At Albany the Iroquois traded furs for English and colonial finished goods. The main thing the Iroquois wanted: guns.

The Iroquois were different from the other Indian tribes and nations with which the English colonists had had contact. They were a confederation or league formed by five Indian nations among those that spoke the Iroquois language. The five nations were the Mohawks, Senecas, Oneidas, Onondagas, and Cayugas. Later the Tuscaroras join the league. 

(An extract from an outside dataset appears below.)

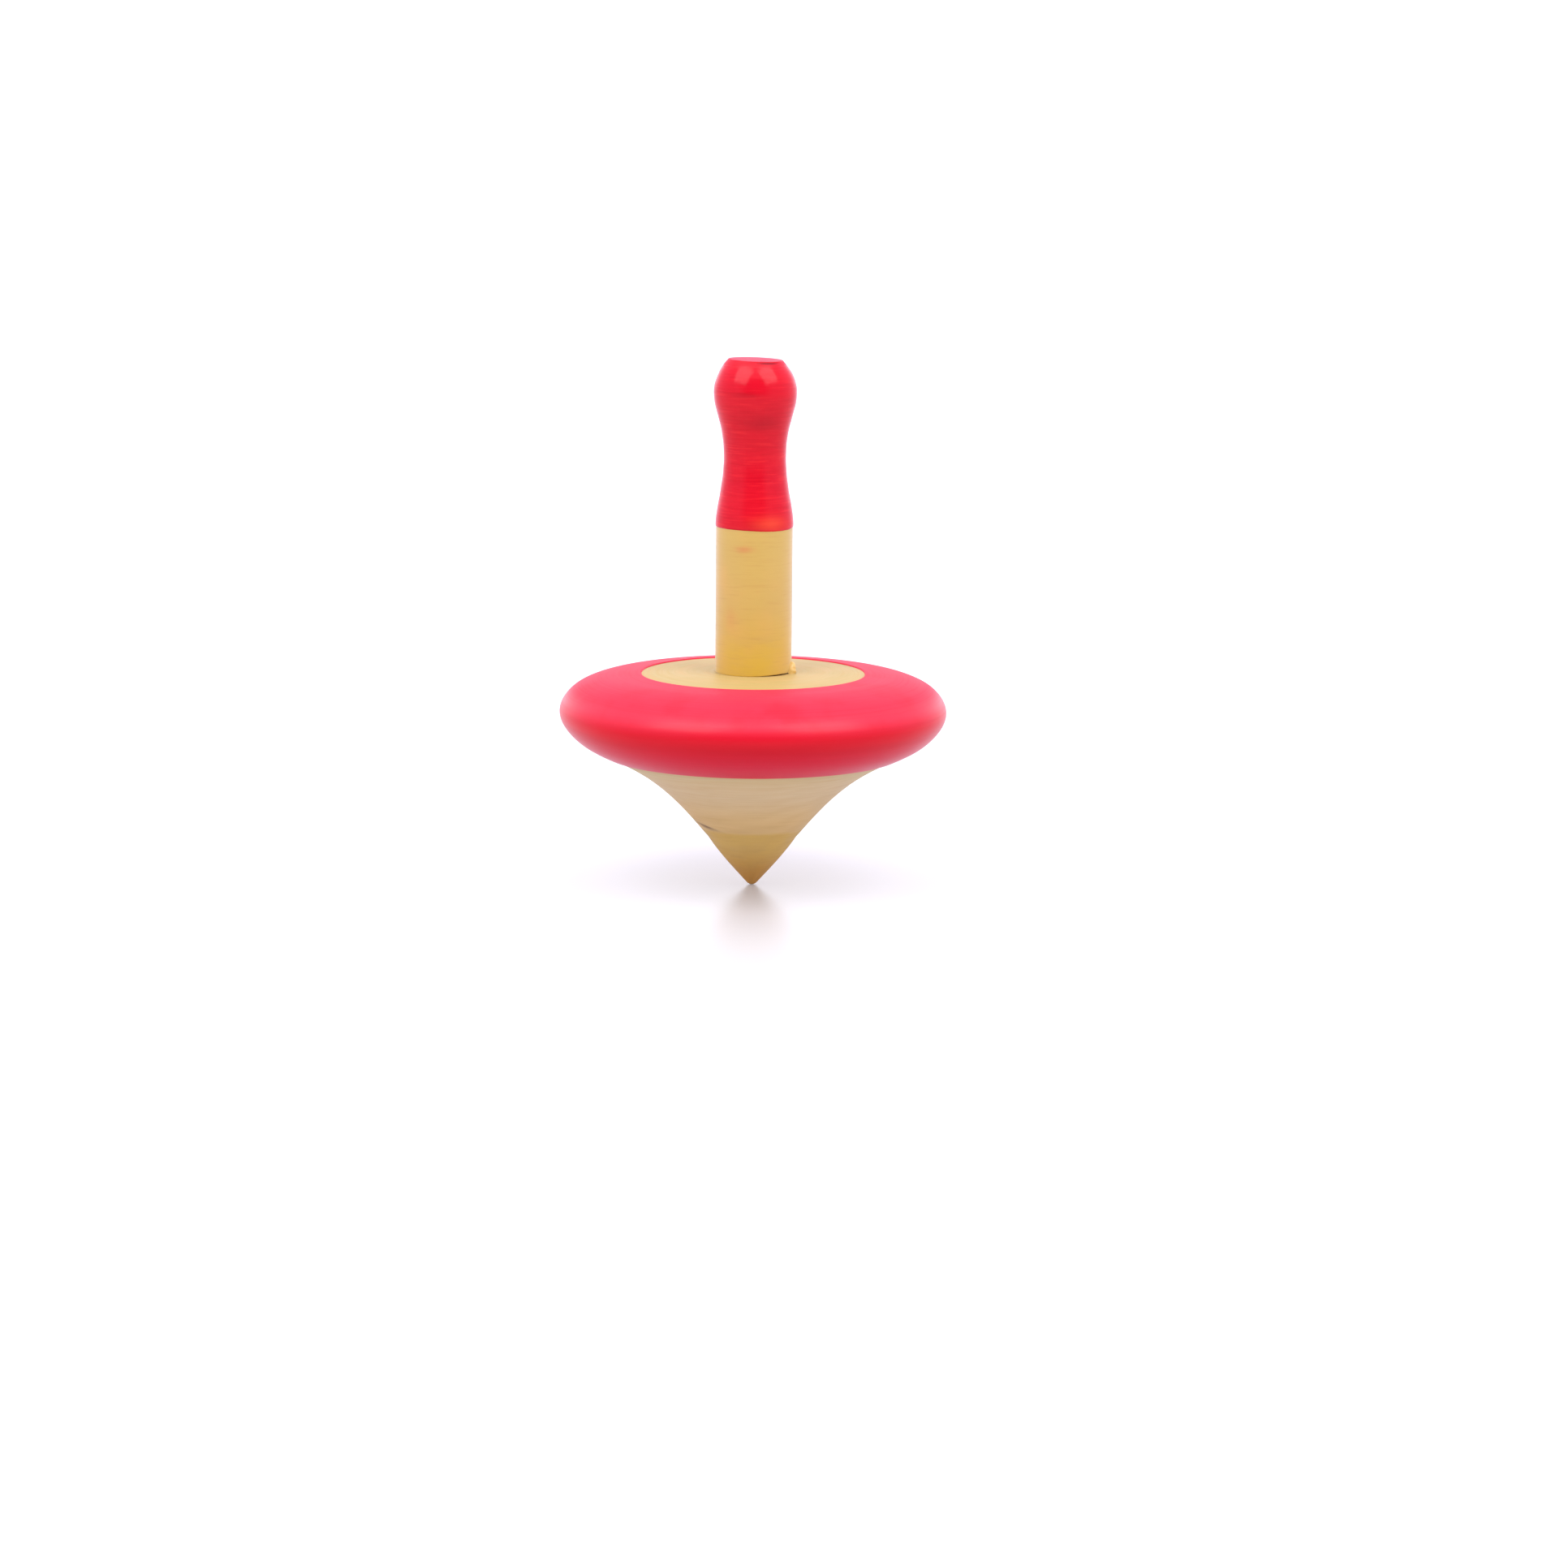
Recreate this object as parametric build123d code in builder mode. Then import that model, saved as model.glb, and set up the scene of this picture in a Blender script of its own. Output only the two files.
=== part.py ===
"""Finger spinning top: a turned wooden flywheel with a turned stem glued into it.

Units are millimetres. +Z is the spin axis and points up, and the origin is the point
that the top spins on. Every piece is turned, so each one is a section revolved about Z.
The wood is one smooth surface, and each coat of lac stands on it by its own thickness.
"""

import os
from math import cos, radians, sin, tan

from build123d import *

os.makedirs("parts", exist_ok=True)

# ---- Driving dimensions ----
disc_radius = 25.0  # over the red coat, at the widest point of the rim
overall_height = 68.3  # from the spinning point to the lacquered end of the stem
seat_height = 27.95  # the flat on the crown that the stem's shoulder sits on
red_coat = 0.18  # thickness of the red lac on the rim and the grip
yellow_coat = 0.09  # thickness of the yellow lac on the shaft

# ---- Flywheel: point, cone, flare, rim and crown, as (radius, height) of the wood ----
point_radius = 0.9
point_half_angle = 42.0
point_top = (5.78, 6.5)  # the point swells slightly up to this faint corner
point_top_slope = (0.55, 0.835)
cone_slope = (0.67, 0.742)
cone = (8.0, 9.05)
flare = (12.65, 13.5)
band_foot = (19.0, 17.25)  # the red coat starts here, on the underside
band_foot_slope = (0.905, 0.425)
rim_under = (22.6, 19.3)
rim_widest = (disc_radius - red_coat, 22.8)
rim_shoulder = (22.9, 25.75)
rim_top = (18.5, 27.25)
crown_edge = (14.4, 27.67)  # the red coat stops here, round the bare crown
crown_slope = (-0.995, 0.1)
seat_edge = (7.0, seat_height)

# ---- Stem, as (radius, height) of the wood ----
shaft_radius = 4.86
shoulder_rounding = 0.25
grip_start = 46.85  # the line between the yellow and the red coat
grip_taper = (4.48, 50.0)
waist = (3.84, 55.2)
grip_swell = (4.35, 60.0)
bulb = (5.08, 64.9)
end_edge = (3.4, overall_height - red_coat)
end_slope = (-0.70, 0.71)

# ---- Glued joint ----
tenon_radius = 3.0
tenon_length = 10.0
tenon_chamfer = 0.5
glue_gap = 0.1  # all round the tenon
glue_pad = 0.4  # under the tenon
drill_half_angle = 59.0

# ---- Bead of glue squeezed out beside the shoulder ----
bead_width = 0.7
bead_height = 1.45
bead_arc = 20.0
bead_azimuth = -23.0  # where the bead starts, counted from +X


def raised(curve, thickness, steps=24):
    """A curve that follows the outside of a turned one, standing off it by a coat."""
    points = []
    for step in range(steps + 1):
        along = curve % (step / steps)
        outwards = Vector(along.Y, -along.X)
        points.append(curve @ (step / steps) + outwards * thickness)
    return Spline(*points, tangents=(curve % 0, curve % 1))


def save(piece, name):
    """Label a finished piece and write it."""
    piece.part.label = name
    export_step(piece.part, f"parts/{name}.step")


# ---- The turned surfaces that carry a coat ----
with BuildLine():
    rim_surface = Spline(
        band_foot,
        rim_under,
        rim_widest,
        rim_shoulder,
        rim_top,
        crown_edge,
        tangents=(band_foot_slope, crown_slope),
    )

with BuildLine():
    grip_surface = Spline(
        (shaft_radius, grip_start),
        grip_taper,
        waist,
        grip_swell,
        bulb,
        end_edge,
        tangents=((0, 1), end_slope),
    )

# ---- Section of the flywheel, solid to the axis ----
half_angle = radians(point_half_angle)
point_edge = (point_radius * cos(half_angle), point_radius * (1 - sin(half_angle)))
with BuildSketch(Plane.XZ) as flywheel_section:
    with BuildLine():
        TangentArc((0, 0), point_edge, tangent=(1, 0))
        Spline(
            point_edge,
            point_top,
            tangents=((sin(half_angle), cos(half_angle)), point_top_slope),
        )
        Spline(
            point_top,
            cone,
            flare,
            band_foot,
            tangents=(cone_slope, band_foot_slope),
        )
        add(rim_surface)
        Spline(crown_edge, seat_edge, tangents=(crown_slope, (-1, 0)))
        Polyline(seat_edge, (0, seat_height), (0, 0))
    make_face()

# ---- Section of the stem, from the end of its tenon to the end of its grip ----
tenon_end = seat_height - tenon_length
shoulder_edge = (shaft_radius - shoulder_rounding, seat_height)
with BuildSketch(Plane.XZ) as stem_section:
    with BuildLine():
        Polyline(
            end_edge,
            (0, end_edge[1]),
            (0, tenon_end),
            (tenon_radius - tenon_chamfer, tenon_end),
            (tenon_radius, tenon_end + tenon_chamfer),
            (tenon_radius, seat_height),
            shoulder_edge,
        )
        TangentArc(
            shoulder_edge,
            (shaft_radius, seat_height + shoulder_rounding),
            tangent=(1, 0),
        )
        Line((shaft_radius, seat_height + shoulder_rounding), (shaft_radius, grip_start))
        add(grip_surface)
    make_face()

# ---- Section of the drilled socket ----
socket_radius = tenon_radius + glue_gap
socket_floor = tenon_end - glue_pad
with BuildSketch(Plane.XZ) as socket_section:
    with BuildLine():
        Polyline(
            (0, seat_height),
            (0, socket_floor - socket_radius / tan(radians(drill_half_angle))),
            (socket_radius, socket_floor),
            (socket_radius, seat_height),
            close=True,
        )
    make_face()

# ---- Flywheel body ----
with BuildPart() as flywheel_body:
    add(flywheel_section.sketch)
    revolve(axis=Axis.Z)
    add(socket_section.sketch)
    revolve(axis=Axis.Z, mode=Mode.SUBTRACT)
save(flywheel_body, "flywheel_body")

# ---- Stem ----
with BuildPart() as stem:
    add(stem_section.sketch)
    revolve(axis=Axis.Z)
save(stem, "stem")

# ---- Cured glue that fills the socket round and under the tenon ----
with BuildPart() as stem_glue:
    with BuildSketch(Plane.XZ):
        add(socket_section.sketch_local)
        add(stem_section.sketch_local, mode=Mode.SUBTRACT)
    revolve(axis=Axis.Z)
save(stem_glue, "stem_glue")

# ---- Bead of glue beside the shoulder, against the yellow coat ----
bead_inner = shaft_radius + yellow_coat
bead_plane = Plane(
    origin=(0, 0, 0),
    x_dir=(cos(radians(bead_azimuth)), sin(radians(bead_azimuth)), 0),
    z_dir=(sin(radians(bead_azimuth)), -cos(radians(bead_azimuth)), 0),
)
with BuildPart() as glue_bead:
    with BuildSketch(bead_plane):
        with BuildLine():
            Line((bead_inner, seat_height), (bead_inner + bead_width, seat_height))
            TangentArc(
                (bead_inner + bead_width, seat_height),
                (bead_inner, seat_height + bead_height),
                tangent=(0, 1),
            )
            Line((bead_inner, seat_height + bead_height), (bead_inner, seat_height))
        make_face()
    revolve(axis=Axis.Z, revolution_arc=bead_arc)
save(glue_bead, "glue_bead")

# ---- Coat of red lac round the rim ----
with BuildPart() as rim_lacquer:
    with BuildSketch(Plane.XZ):
        with BuildLine():
            add(rim_surface)
            rim_gloss = raised(rim_surface, red_coat)
            Line(rim_surface @ 0, rim_gloss @ 0)
            Line(rim_surface @ 1, rim_gloss @ 1)
        make_face()
    revolve(axis=Axis.Z)
save(rim_lacquer, "rim_lacquer")

# ---- Coat of yellow lac on the straight part of the stem ----
with BuildPart() as shaft_lacquer:
    with BuildSketch(Plane.XZ):
        with BuildLine():
            Polyline(
                (shaft_radius, seat_height + shoulder_rounding),
                (shaft_radius + yellow_coat, seat_height + shoulder_rounding),
                (shaft_radius + yellow_coat, grip_start),
                (shaft_radius, grip_start),
                close=True,
            )
        make_face()
    revolve(axis=Axis.Z)
save(shaft_lacquer, "shaft_lacquer")

# ---- Coat of red lac on the grip, carried over the edge and across its end ----
with BuildPart() as grip_lacquer:
    with BuildSketch(Plane.XZ):
        with BuildLine():
            add(grip_surface)
            grip_gloss = raised(grip_surface, red_coat)
            Line(grip_surface @ 0, grip_gloss @ 0)
            TangentArc(grip_gloss @ 1, (end_edge[0], overall_height), tangent=grip_gloss % 1)
            Polyline((end_edge[0], overall_height), (0, overall_height), (0, end_edge[1]), end_edge)
        make_face()
    revolve(axis=Axis.Z)
save(grip_lacquer, "grip_lacquer")
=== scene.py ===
from math import atan2, cos, pi, radians, sin, tan

import bpy
import numpy as np
from mathutils import Matrix, Vector


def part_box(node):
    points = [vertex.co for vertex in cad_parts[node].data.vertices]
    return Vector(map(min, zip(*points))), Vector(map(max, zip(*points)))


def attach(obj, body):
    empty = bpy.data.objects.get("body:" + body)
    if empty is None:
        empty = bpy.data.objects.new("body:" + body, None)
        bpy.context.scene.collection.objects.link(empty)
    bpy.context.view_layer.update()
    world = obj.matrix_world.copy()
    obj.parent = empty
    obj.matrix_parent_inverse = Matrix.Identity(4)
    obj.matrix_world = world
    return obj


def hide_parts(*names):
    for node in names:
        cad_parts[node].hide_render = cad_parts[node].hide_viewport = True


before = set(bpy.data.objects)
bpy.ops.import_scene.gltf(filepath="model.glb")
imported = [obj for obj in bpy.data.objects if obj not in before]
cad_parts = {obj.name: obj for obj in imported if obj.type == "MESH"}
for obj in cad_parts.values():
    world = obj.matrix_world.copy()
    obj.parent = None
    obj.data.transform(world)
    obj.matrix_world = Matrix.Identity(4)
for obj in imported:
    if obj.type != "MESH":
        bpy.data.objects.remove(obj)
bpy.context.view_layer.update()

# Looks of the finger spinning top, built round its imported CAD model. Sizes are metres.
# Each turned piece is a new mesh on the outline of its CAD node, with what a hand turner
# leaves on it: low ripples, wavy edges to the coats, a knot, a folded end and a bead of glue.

MM = 0.001
TURN = 2 * pi

# ---- Heights on the CAD model, and the sizes of its hidden joint ----
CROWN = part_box("flywheel_body")[1].z
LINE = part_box("grip_lacquer")[0].z  # between the yellow coat of the shaft and the red one of the grip
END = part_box("grip_lacquer")[1].z
DRILL_HALF_ANGLE = radians(59)
GLUE_GAP = 0.1 * MM
TENON_CHAMFER = 0.5 * MM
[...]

As was typical of the Eurocentric view, Europeans thought that the Iroquois league had formed after the combined European threat of the French moving up the St. Lawrence and the Dutch moving up the Hudson. The French and Dutch thought that it had come about out of defense. The English continued to believe this though the Iroquois themselves gave a different history. Research by archeologists and Indian historians have since confirmed the Iroquois oral tradition, not the colonial view of the French, Dutch, and English. The league or confederation had formed before the French, Dutch, or English ever settled in North America. It was not defensive but offensive. A group of Indian nations speaking the same language got together and said let us quit fighting each other. We should team up and fight other Indians. They emerged as the most powerful Indians in the St. Lawrence and Great Lakes area. After the Europeans came they were able to successfully play off the French and Dutch and then the French and English. By the end of the century they would be compromised above the Great Lakes by the growing power of French Quebec but they remained strong and continued to be dominant in much of New York and northern Pennsylvania.